Prime Minister Justin Trudeau released a statement on Friday condemning the attack.

"Far too often, Muslims suffer unimaginable loss and pain in the places where they should feel safest. Canada remembers too well the sorrow we felt when a senseless attack on the Centre culturel islamique de Québec in Ste-Foy claimed the lives of many innocent people gathered in prayer," says the statement.

"Canada condemns this attack, and will continue to work closely with New Zealand, our close partner and friend, and others to take action against violent extremism. Hate has no place anywhere. We must all confront Islamophobia and work to create a world in which all people — no matter their faith, where they live, or where they were born — can feel safe and secure."

NDP Leader Jagmeet Singh echoed those sentiments online.

"Islamophobia kills — and has no place anywhere in the world."

Conservative Leader Andrew Scheer called the attack "a despicable act of evil" — but he's being heavily criticized online for not using the words "Muslim" or "mosque" in his statement on the attack.

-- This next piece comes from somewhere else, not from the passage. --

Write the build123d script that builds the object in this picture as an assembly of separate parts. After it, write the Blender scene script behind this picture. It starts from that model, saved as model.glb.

Andrew MacDougall, who was a spokesperson for former prime minister Stephen Harper, urged Scheer to "delete and try again."

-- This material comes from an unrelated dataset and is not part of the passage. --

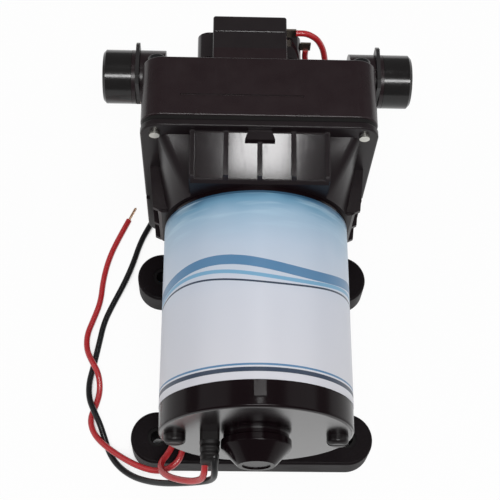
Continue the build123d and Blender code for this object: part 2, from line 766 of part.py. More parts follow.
seal_radius = outlet_gallery_radius + gallery_wall / 2
with BuildPart() as valve_seal:
    bar(valve_front_y, valve_front_y + seal_thickness, seal_radius + seal_width / 2)
    bar(valve_front_y, valve_front_y + seal_thickness, seal_radius - seal_width / 2, mode=Mode.SUBTRACT)

# Upper housing: the square block, the sloped front chamber, both port collars and the switch boss
with BuildPart() as upper_housing:
    block(diaphragm_front_y, block_front_y, 2 * head_half, 2 * head_half, corner=corner_radius)
    fillet(upper_housing.edges().group_by(Axis.Y)[0], radius=edge_round)
    fillet(upper_housing.edges().group_by(Axis.Y)[-1], radius=edge_round)
    with BuildSketch(side(-front_half, 0, 0)) as front_profile:
        Polygon(
            (block_front_y, axis_height - head_screw_z + head_screw_head + overrun),
            (block_front_y, front_edge_z),
            (front_mid_y, front_mid_z),
            (head_front_y, front_low_z),
            (head_front_y, front_toe_z),
            (front_bottom_y, front_bottom_z),
            align=None,
        )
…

"Name the place of worship. Name their religion. Put your arms around them. Condemn the specific pathology that drove their killer(s)," he tweeted.

Scheer issued a longer statement a few hours later, saying the Conservative Party "stands with our Muslim brothers and sisters to ensure that they remain this way."

"Houses of worship, like the two mosques attacked last night, should be places where all people can meet freely and without fear," it reads.

Global Affairs Canada said there have been no reports of any Canadian citizens involved in the shootings.

"We are working closely with local authorities and stand ready to provide consular assistance to Canadian citizens as required," said spokesperson Richard Walker.

Canada's 2018 public terrorist threat report flagged the rise in right-wing extremism, which the report said includes "anti-government and anti-law enforcement sentiment, advocacy of white nationalism and racial separation, anti-Semitism and Islamophobia, anti-immigration, male supremacy and homophobia."